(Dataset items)

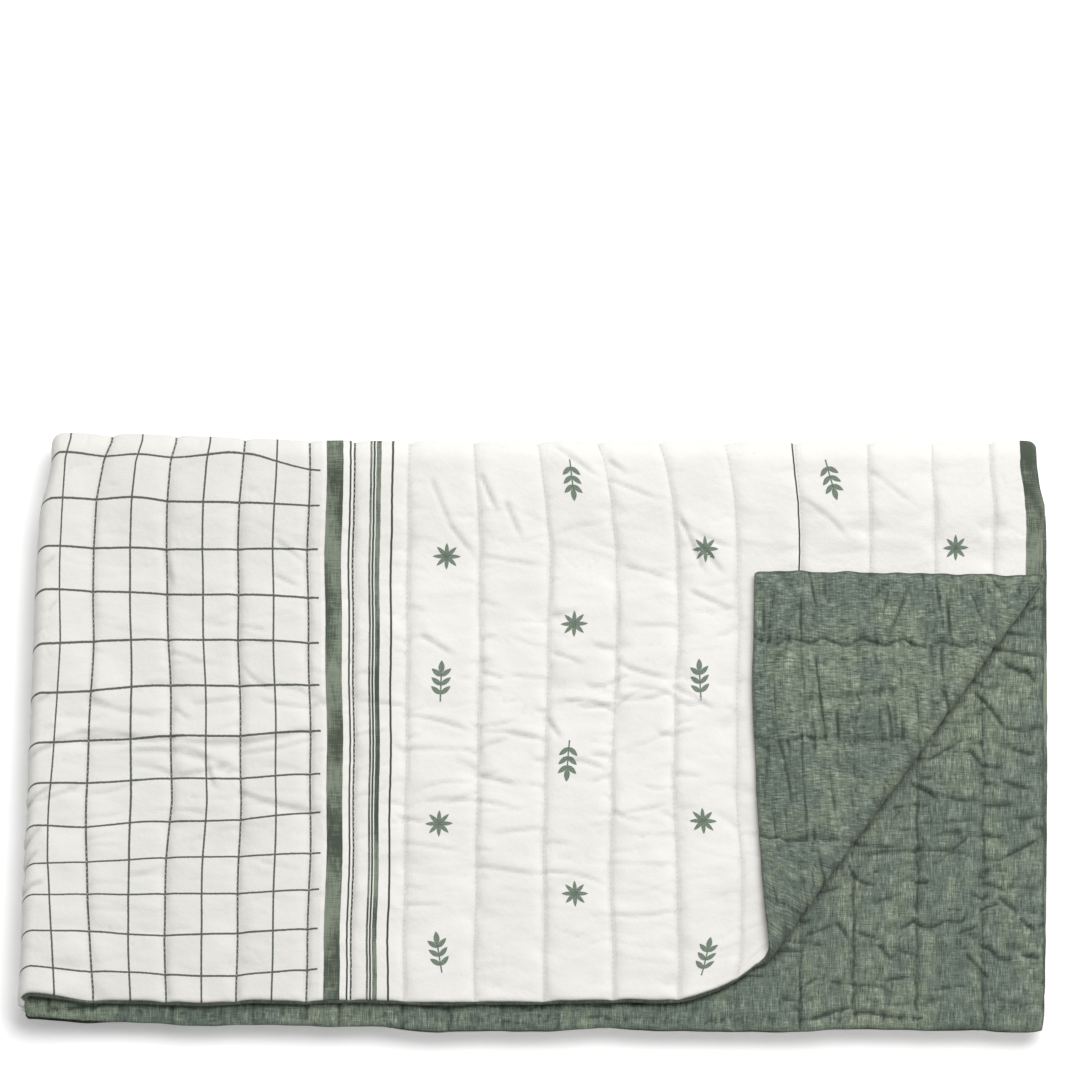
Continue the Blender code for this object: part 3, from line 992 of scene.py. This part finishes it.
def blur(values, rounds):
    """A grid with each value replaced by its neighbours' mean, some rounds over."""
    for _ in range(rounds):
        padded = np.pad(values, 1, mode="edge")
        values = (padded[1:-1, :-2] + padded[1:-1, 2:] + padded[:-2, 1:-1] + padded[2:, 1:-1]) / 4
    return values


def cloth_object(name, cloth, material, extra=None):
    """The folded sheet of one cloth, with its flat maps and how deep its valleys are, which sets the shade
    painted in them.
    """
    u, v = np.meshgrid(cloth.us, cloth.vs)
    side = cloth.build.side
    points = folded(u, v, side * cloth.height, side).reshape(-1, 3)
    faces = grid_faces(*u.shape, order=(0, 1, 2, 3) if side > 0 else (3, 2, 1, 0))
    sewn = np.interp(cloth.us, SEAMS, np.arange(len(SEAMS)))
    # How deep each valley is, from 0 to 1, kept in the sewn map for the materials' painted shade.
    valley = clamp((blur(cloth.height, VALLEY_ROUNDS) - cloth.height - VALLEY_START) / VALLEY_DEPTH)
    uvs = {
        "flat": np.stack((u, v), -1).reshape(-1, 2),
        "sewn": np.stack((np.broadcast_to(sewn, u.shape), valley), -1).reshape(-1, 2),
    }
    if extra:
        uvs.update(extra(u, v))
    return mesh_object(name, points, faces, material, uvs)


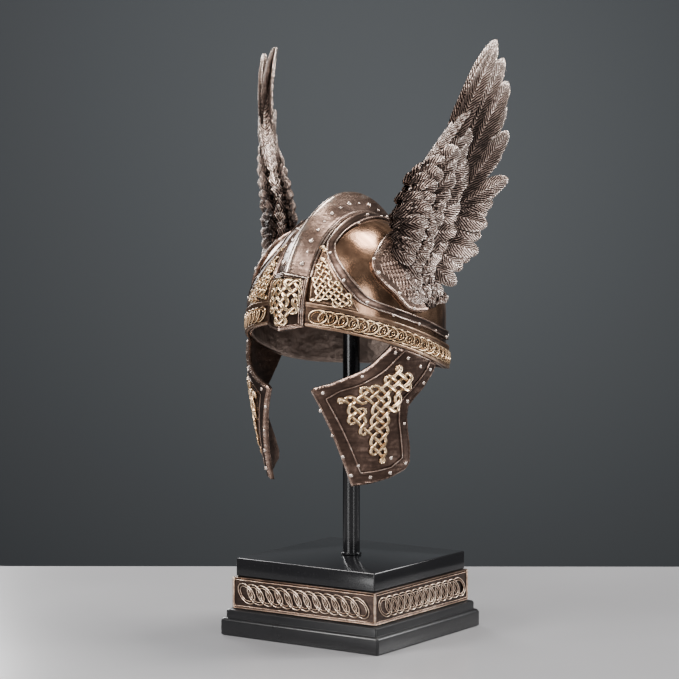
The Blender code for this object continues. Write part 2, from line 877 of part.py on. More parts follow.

**Goal of the exercise**
Write out all the data again, exactly as it appears.

**Response**
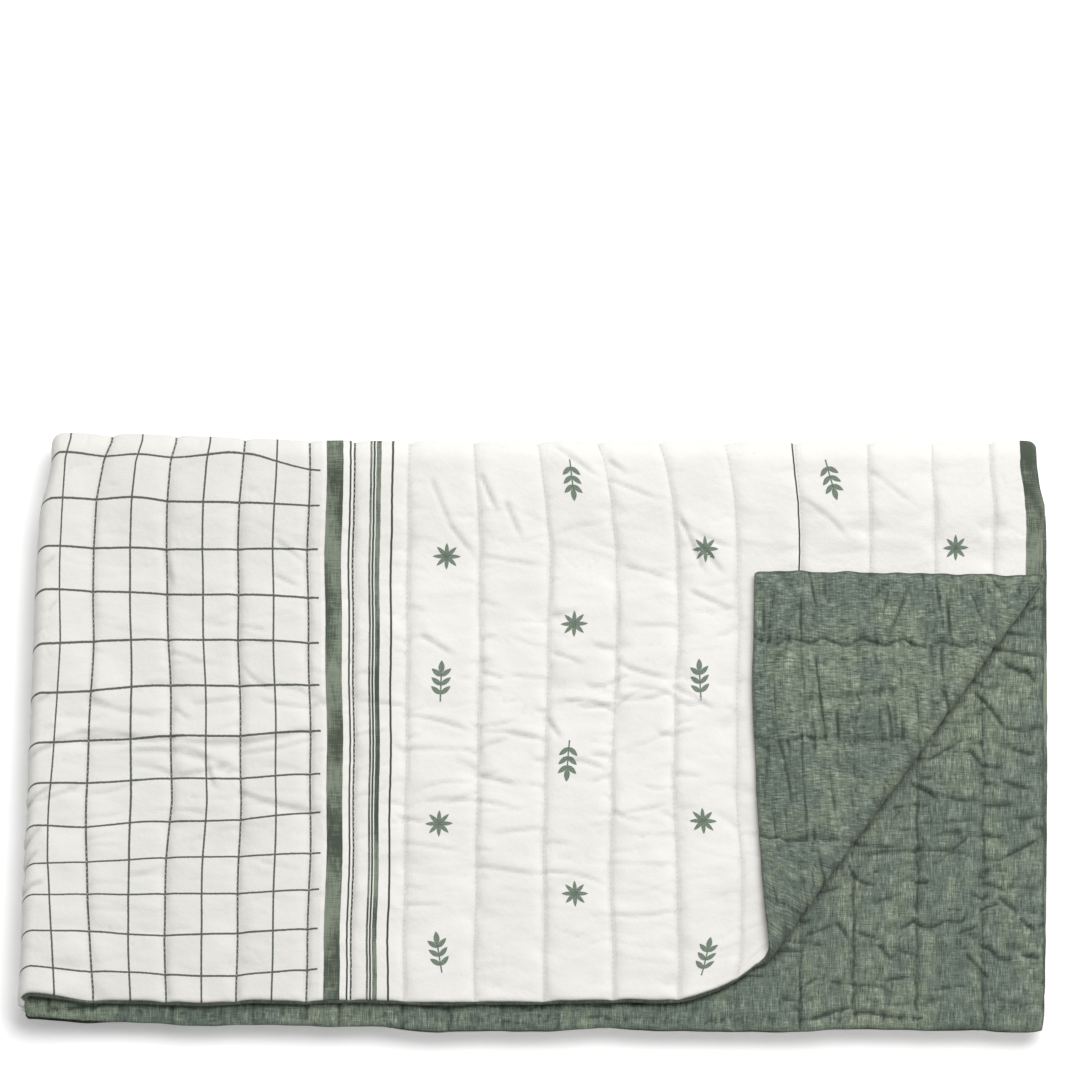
Continue the Blender code for this object: part 3, from line 992 of scene.py. This part finishes it.
def blur(values, rounds):
    """A grid with each value replaced by its neighbours' mean, some rounds over."""
    for _ in range(rounds):
        padded = np.pad(values, 1, mode="edge")
        values = (padded[1:-1, :-2] + padded[1:-1, 2:] + padded[:-2, 1:-1] + padded[2:, 1:-1]) / 4
    return values


def cloth_object(name, cloth, material, extra=None):
    """The folded sheet of one cloth, with its flat maps and how deep its valleys are, which sets the shade
    painted in them.
    """
    u, v = np.meshgrid(cloth.us, cloth.vs)
    side = cloth.build.side
    points = folded(u, v, side * cloth.height, side).reshape(-1, 3)
    faces = grid_faces(*u.shape, order=(0, 1, 2, 3) if side > 0 else (3, 2, 1, 0))
    sewn = np.interp(cloth.us, SEAMS, np.arange(len(SEAMS)))
    # How deep each valley is, from 0 to 1, kept in the sewn map for the materials' painted shade.
    valley = clamp((blur(cloth.height, VALLEY_ROUNDS) - cloth.height - VALLEY_START) / VALLEY_DEPTH)
    uvs = {
        "flat": np.stack((u, v), -1).reshape(-1, 2),
        "sewn": np.stack((np.broadcast_to(sewn, u.shape), valley), -1).reshape(-1, 2),
    }
    if extra:
        uvs.update(extra(u, v))
    return mesh_object(name, points, faces, material, uvs)


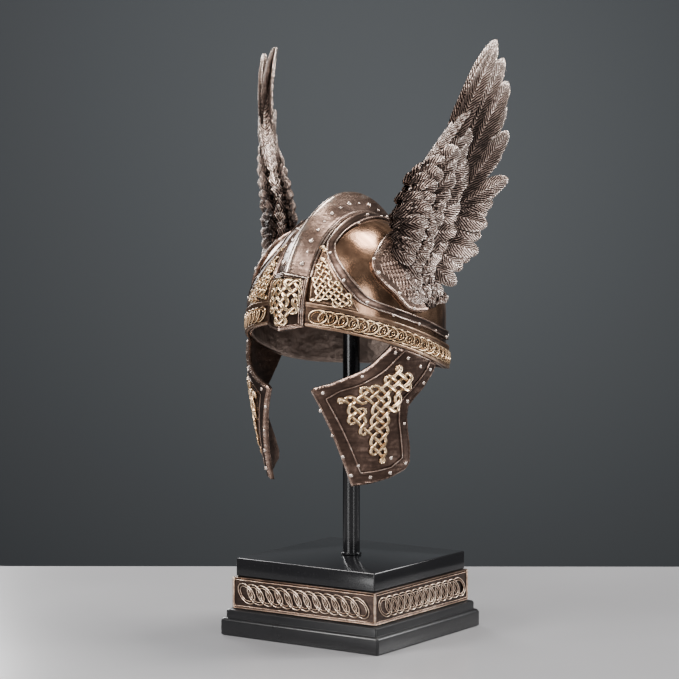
The Blender code for this object continues. Write part 2, from line 877 of part.py on. More parts follow.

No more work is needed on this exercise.